Krugman was just the, excuse the expression, opening salvo. The sanctimonious hand wringing that followed from NPR programs, liberal editorial writers and cable chat shows was continuous. All use of war metaphors was declared out of bounds. There was to be no more talk of primary fights, battleground states, targeted districts or shots across the bow. Perhaps even the word campaign was too tainted.
Markos Moulitsas, Keith Olbermann and other usual suspects rushed to blame Sarah Palin and the Tea Party movement -- thereby displaying incivility in the guise of condemning it. Sen. Dick Durbin of Illinois suggested that comments such as Palin's trope, "Don't retreat; reload," were responsible for Jared Loughner's brutal mass attack. "These sorts of things, I think, invite the kind of toxic rhetoric that can lead unstable people to believe this is an acceptable response." Secretary of State Hillary Clinton, who was in the United Arab Emirates at the time of the attack said: "We have extremists in my country. A wonderful, incredibly brave young woman Congress member, Congresswoman Giffords, was just shot by an extremist in our country."
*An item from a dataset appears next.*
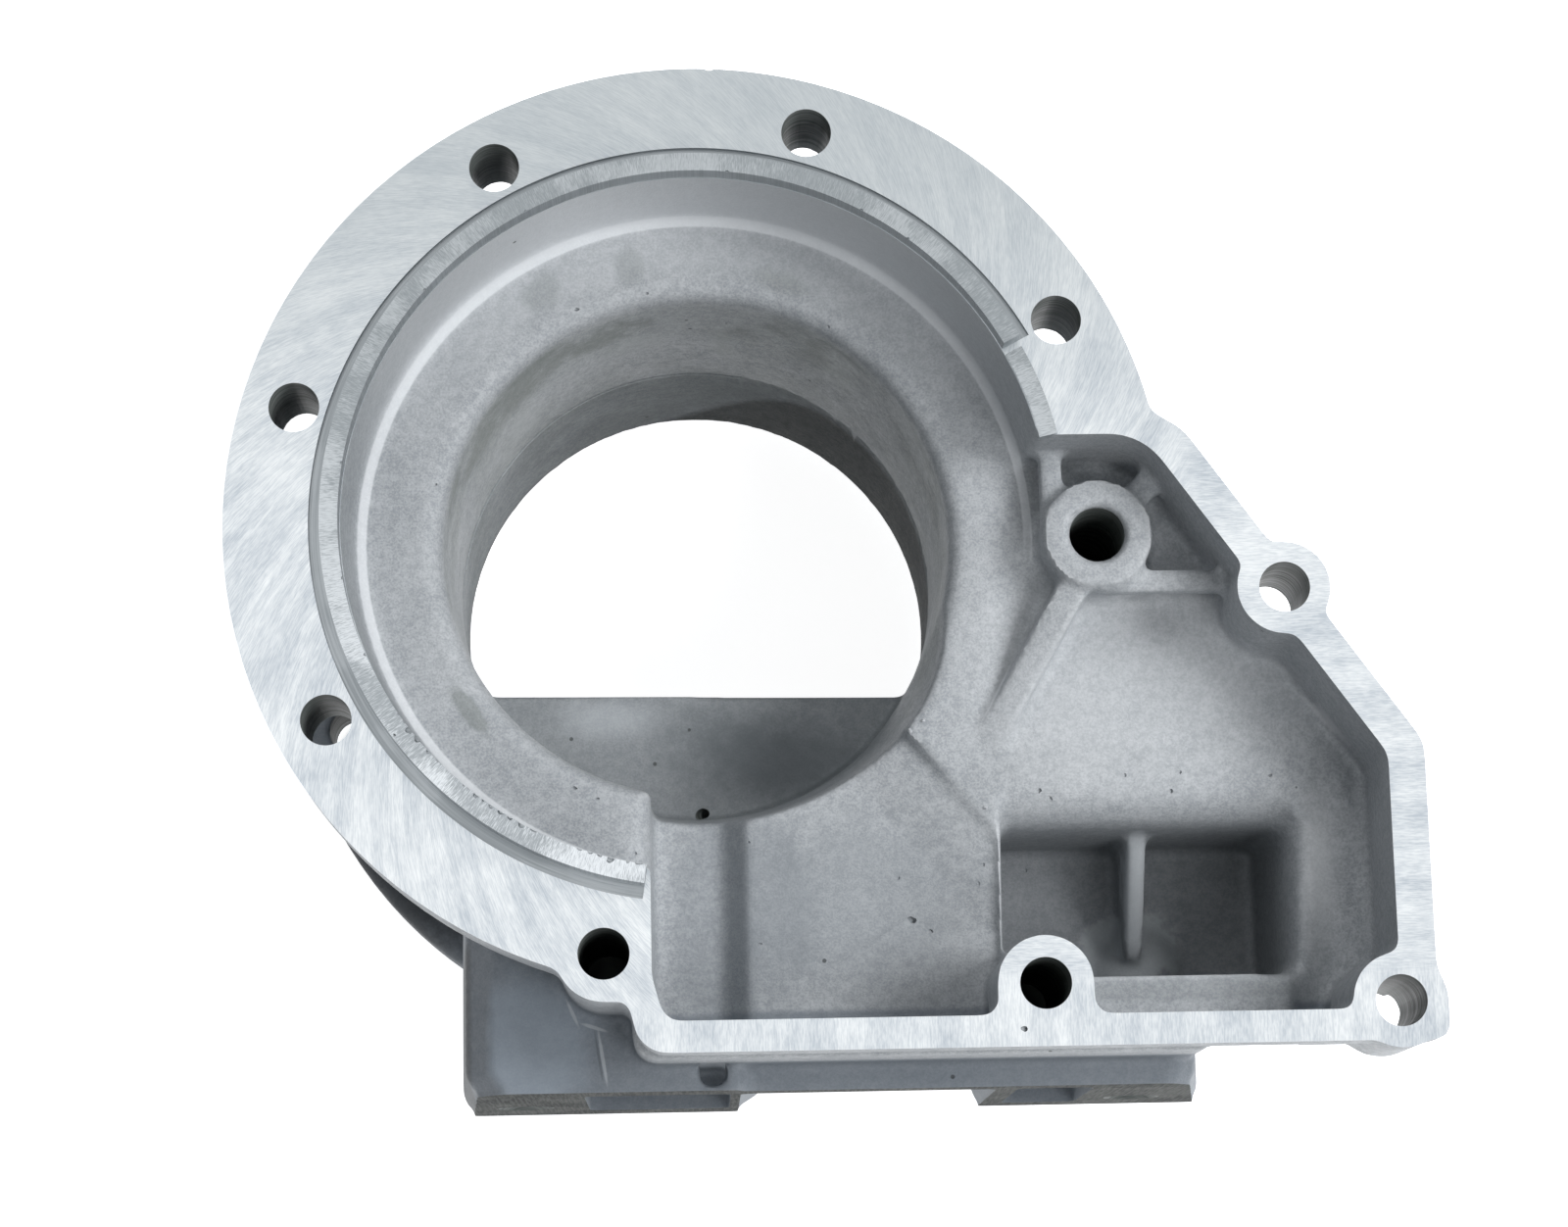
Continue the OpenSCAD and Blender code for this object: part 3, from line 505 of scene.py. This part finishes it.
# the drain hole is closed here and drilled later, and each machined face gets its stock
DRAIN_X, DRAIN_Y = 0.8 * MM, -54.1 * MM
GROOVE_CUT = 1.4 * MM
UNDER_RING = FACE_Z - GROOVE_CUT
ABOVE_REAR = 0.5 * MM
ABOVE_SOLE = SOLE_Y + 0.9 * MM
bpy.ops.mesh.primitive_cylinder_add(
    vertices=24, radius=3 * MM, depth=5.6 * MM, location=(DRAIN_X, DRAIN_Y, 66 * MM)
)
bpy.ops.object.transform_apply()
join_shape(casting, bpy.context.object, "UNION")
join_shape(casting, block((-0.3, ABOVE_SOLE, ABOVE_REAR), (0.3, 0.3, UNDER_RING)), "INTERSECT")
add_stock(casting, UNDER_RING, Vector((0, 0, 1)), GROOVE_CUT + STOCK)
add_stock(casting, -ABOVE_REAR, Vector((0, 0, -1)), STOCK)
add_stock(casting, -ABOVE_SOLE, Vector((0, -1, 0)), STOCK)
finish_with(casting, "REMESH", mode="VOXEL", voxel_size=0.9 * MM)


def smooth_where(piece, name, chosen, iterations):
    """Smooths the points that chosen(x, y, z), in millimetres, gives a weight between 0 and 1."""
    places = np.empty(3 * len(piece.data.vertices))
    piece.data.vertices.foreach_get("co", places)
    weights = np.round(chosen(*(places.reshape(-1, 3).T / MM)), 1)
    group = piece.vertex_groups.new(name=name)
    for share in np.unique(weights):
        if share > 0:
            group.add(np.flatnonzero(weights == share).tolist(), float(share), "REPLACE")
    finish_with(piece, "SMOOTH", factor=0.5, iterations=iterations, vertex_group=name)
    piece.vertex_groups.clear()


def fade(value, low, high):
    return np.clip((value - low) / (high - low), 0.0, 1.0)


def away_from_cells(x, y, z):
    """The small cells round the shaft boss keep the sharp corners of their cores."""
    at_cells = fade(x, 64, 67) * fade(x, 126, 123) * fade(y, -24, -21) * fade(y, 31, 28) * fade(z, 102, 105)
    return 1.0 - 0.9 * at_cells


def at_trough_edge(x, y, z):
    """The recess runs out into the side trough over a broad round edge."""
    across = fade(x, 121, 125) * fade(x, 139, 135)
    along = fade(y, -103, -99) * fade(y, -56, -62)
    return across * along * fade(z, 101, 106) * fade(z, 121, 119)


smooth_where(casting, "all_round", away_from_cells, 5)
smooth_where(casting, "round_edge", at_trough_edge, 40)
KEPT_TRIANGLES = 150000
finish_with(casting, "DECIMATE", ratio=KEPT_TRIANGLES / (2.0 * len(casting.data.polygons)))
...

President Obama didn't go as far as many in his party. Instead, he adopted a pose of wounded worry, noting in his Tucson speech, that our "discourse has become so sharply polarized" and wondering whether we could "pause for a moment and make sure that we're talking with each other in a way that -- that heals, not in a way that wounds." Later, the president called upon all Americans to "be civil because we want to live up to the example of public servants like John Roll and Gabby Giffords, who knew first and foremost that we are all Americans, and that we can question each other's ideas without questioning each other's love of country, and that our task, working together, is to constantly widen the circle of our concern so that we bequeath the American dream to future generations."